Using the parser combinator crate "nom" to partially read and parse a file

122 views Asked by At

I have a usecase where I only want to parse the beginning of a file to to the point where I decide to stop parsing. This can be 4kB or more. The exact amount is not known. So there is no need to read the whole file (which can be 100kB for instance).

All what I have seen in the most used parser combinator crate named "nom" is that there always whole chunks of bytes or characters are parsed which are complete in the memory.

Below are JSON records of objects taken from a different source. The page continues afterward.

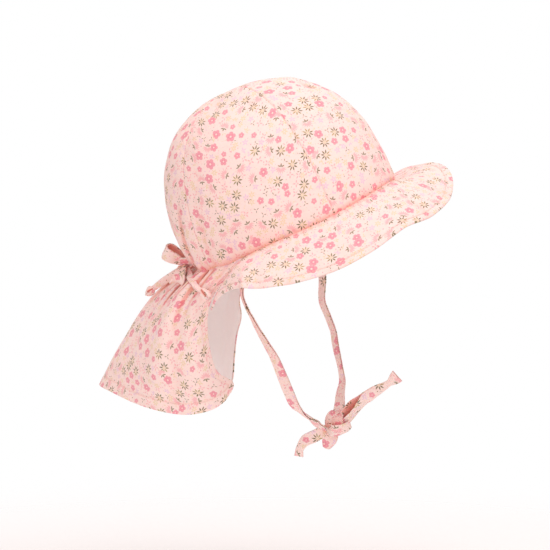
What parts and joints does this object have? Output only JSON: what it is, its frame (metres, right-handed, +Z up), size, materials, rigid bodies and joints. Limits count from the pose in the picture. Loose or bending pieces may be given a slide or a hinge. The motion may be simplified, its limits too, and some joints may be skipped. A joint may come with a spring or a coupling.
{
  "type": "neck flap sun hat",
  "caption": "Toddler's soft cotton sun hat with a rounded crown, wavy brim, gathered neck flap, bow at the nape and knotted chin ties.",
  "frame": {"origin": "centre of the head opening, where the hat sits on a head", "axes": "+X to the front of the hat, +Y to the wearer's left, +Z up; the opening's plane is tilted 24 degrees, front up"},
  "size_m": [0.2822, 0.2276, 0.2969],
  "materials": {
    "crown_cloth": "matt printed cotton",
    "brim_cloth": "matt printed cotton",
    "flap_cloth": "matt printed cotton",
    "lining_cloth": "matt plain cotton",
    "tie_tape": "matt printed cotton tape",
    "bow_tape": "matt printed cotton tape"
  },
  "bodies": {
    "root": {"crown_front": "crown_cloth", "crown_side_left": "crown_cloth", "crown_back": "crown_cloth", "crown_side_right": "crown_cloth", "brim": "brim_cloth", "neck_flap": "flap_cloth", "neck_flap_lining": "lining_cloth", "chin_tie_right": "tie_tape", "chin_tie_left": "tie_tape", "chin_tail_upper": "tie_tape", "chin_tail_lower": "tie_tape", "chin_knot": "tie_tape", "chin_stub": "tie_tape", "bow_knot": "bow_tape", "bow_loop_upper": "bow_tape", "bow_loop_lower": "bow_tape", "bow_tail_left": "bow_tape", "bow_tail_right": "bow_tape"}
  },
  "joints": []
}
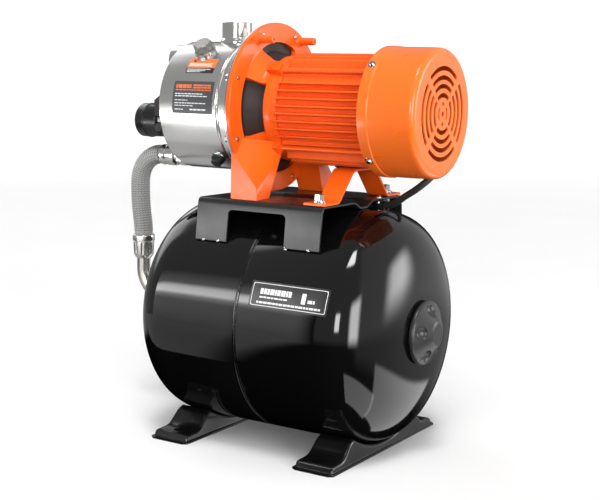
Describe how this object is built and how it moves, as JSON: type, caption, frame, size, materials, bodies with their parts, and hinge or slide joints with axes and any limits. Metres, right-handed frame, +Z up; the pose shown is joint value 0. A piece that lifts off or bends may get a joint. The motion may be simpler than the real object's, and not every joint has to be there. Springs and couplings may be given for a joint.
{
  "type": "shallow well jet pump",
  "caption": "Jet pump and finned motor bolted to a platform on a horizontal pressure tank, with braided hose, pressure switch and gauge.",
  "frame": {"origin": "on the surface that the feet stand on, under the middle of the whole pump's length and width", "axes": "+X along the motor's shaft, from the suction port towards the fan; +Z up; +Y towards the terminal box, away from the side seen in front"},
  "size_m": [0.461, 0.28, 0.5105],
  "materials": {
    "gloss_black_enamel": "gloss",
    "satin_black_paint": "satin",
    "orange_paint": "satin",
    "polished_stainless": "polished",
    "zinc_plate": "satin",
    "nickel_plated_brass": "satin",
    "stainless_braid": "woven",
    "black_plastic": "matte",
    "black_rubber": "matte",
    "dial_white": "matte",
    "needle_red": "gloss",
    "clear_lens": "clear",
    "lamination_steel": "rolled",
    "copper_winding": "enamelled wire",
    "seal_ceramic": "lapped",
    "moulded_nylon": "matte",
    "cast_aluminium": "as cast"
  },
  "bodies": {
    "pump_set": {"tank_shell_pump_end": "gloss_black_enamel", "tank_shell_motor_end": "gloss_black_enamel", "tank_foot_pump_end": "satin_black_paint", "tank_foot_motor_end": "satin_black_paint", "platform": "satin_black_paint", "motor_bracket": "orange_paint", "motor_housing": "orange_paint", "tie_rod_1": "orange_paint", "tie_rod_2": "orange_paint", "tie_rod_3": "orange_paint", "tie_rod_4": "orange_paint", "fan_cover": "orange_paint", "motor_foot": "orange_paint", "pump_casing": "polished_stainless", "suction_port": "polished_stainless", "discharge_port": "polished_stainless", "seal_plate": "polished_stainless", "hose_fitting_upper": "polished_stainless", "hose_fitting_lower": "polished_stainless", "front_bearing": "polished_stainless", "rear_bearing": "polished_stainless", "tank_flange": "zinc_plate", "bracket_foot_bolt_front": "zinc_plate", "bracket_foot_bolt_back": "zinc_plate", "motor_foot_bolt_front": "zinc_plate", "motor_foot_bolt_back": "zinc_plate", "air_valve": "nickel_plated_brass", "tank_elbow": "nickel_plated_brass", "switch_nipple": "nickel_plated_brass", "hose": "stainless_braid", "pressure_switch_base": "black_plastic", "pressure_switch_cover": "black_plastic", "motor_cable_gland": "black_plastic", "switch_cable_gland": "black_plastic", "gauge_case": "black_plastic", "terminal_box": "black_plastic", "terminal_box_lid": "black_plastic", "lead_clip": "black_plastic", "tank_bladder": "black_rubber", "casing_o_ring": "black_rubber", "motor_lead": "black_rubber", "gauge_dial": "dial_white", "gauge_lens": "clear_lens", "stator_core": "lamination_steel", "stator_windings": "copper_winding", "seal_seat": "seal_ceramic", "diffuser": "moulded_nylon", "ejector": "moulded_nylon", "capacitor": "moulded_nylon", "rear_shield": "cast_aluminium"},
    "rotor": {"shaft": "polished_stainless", "rotor_core": "lamination_steel", "fan": "moulded_nylon", "impeller": "moulded_nylon", "impeller_nut": "nickel_plated_brass", "seal_ring": "black_rubber"},
    "needle": {"gauge_needle": "needle_red"},
    "priming_plug": {"priming_plug": "polished_stainless"},
    "drain_plug": {"drain_plug": "black_plastic"},
    "valve_cover": {"valve_cover": "black_plastic"}
  },
  "joints": [
    {"name": "rotor_spin", "type": "hinge", "parent": "pump_set", "child": "rotor", "pos_m": [0.04, 0, 0.4067], "axis": [1, 0, 0], "continuous": true},
    {"name": "gauge_needle_turn", "type": "hinge", "parent": "pump_set", "child": "needle", "pos_m": [-0.20383, 0, 0.384], "axis": [1, 0, 0], "range_deg": [0, 270]},
    {"name": "priming_plug_lift", "type": "slide", "parent": "pump_set", "child": "priming_plug", "axis": [0, -0.6088, 0.7934], "range_m": [0, 0.025]},
    {"name": "drain_plug_pull", "type": "slide", "parent": "pump_set", "child": "drain_plug", "axis": [0, -0.6361, -0.7716], "range_m": [0, 0.02]},
    {"name": "valve_cover_pull", "type": "slide", "parent": "pump_set", "child": "valve_cover", "axis": [1, 0, 0], "range_m": [0, 0.03]}
  ]
}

The idea to build an own datastructure which dynamically reads from a file didn't work out well because I cannot override immutable self references as seen here:


  struct MyInput {
   pb : PathBuf,
   read : Box::<dyn Read>,
   filelength : u64,
   current_content : String,
  }


  impl MyInput {
   fn new( pb : PathBuf) -> Self{
    let file = OpenOptions::new().read(true).open(pb.clone()).unwrap();
    let filelength = std::fs::metadata(pb.clone()).unwrap().len();
    let current_content = "".to_string();
    Self { pb, read : Box::new( file), filelength, current_content}
   }
  }

  impl InputLength for MyInput {
   fn input_len(&self) -> usize {
    self.filelength as usize // here I have to tweake something later because char vs. u8
   }
  }

  // here lies the problem

  impl Compare<&str> for MyInput {
    fn compare(&self, t: &str) -> nom::CompareResult { 

      // I cannot fill a cache as I indended to do in self.current_content 
      // because &self is immutable
        todo!()
    }

    fn compare_no_case(&self, t: &str) -> nom::CompareResult {
        todo!()
    }
  }


Is there another solution for my problem?

1

There are 1 answers

2
Aleksander Krauze On

I don't think that this should be your preferred solution, but if you want to mutate self, and the interface of the trait gives you only a &self, you can use interior mutability pattern. For example RefCell. Read this detailed explanation of it in The Book to learn more about it. But for quick snippet you could use this. Note that this will add a small runtime overhead of tracking the number of RefCell references.

use std::cell::RefCell;
use std::ops::DerefMut;

struct Inner {
    pb : PathBuf,
    read : Box::<dyn Read>,
    filelength : u64,
    current_content : String,
}

struct MyInput {
    inner: RefCell<Inner>,
}

impl Compare<&str> for MyInput {
    fn compare(&self, t: &str) -> nom::CompareResult {
        // The call to deref_mut is only to show that you can obtain
        // a mutable reference to inner. 
        let inner: &mut Inner = self.inner.borrow_mut().deref_mut();

        todo!();
    }
}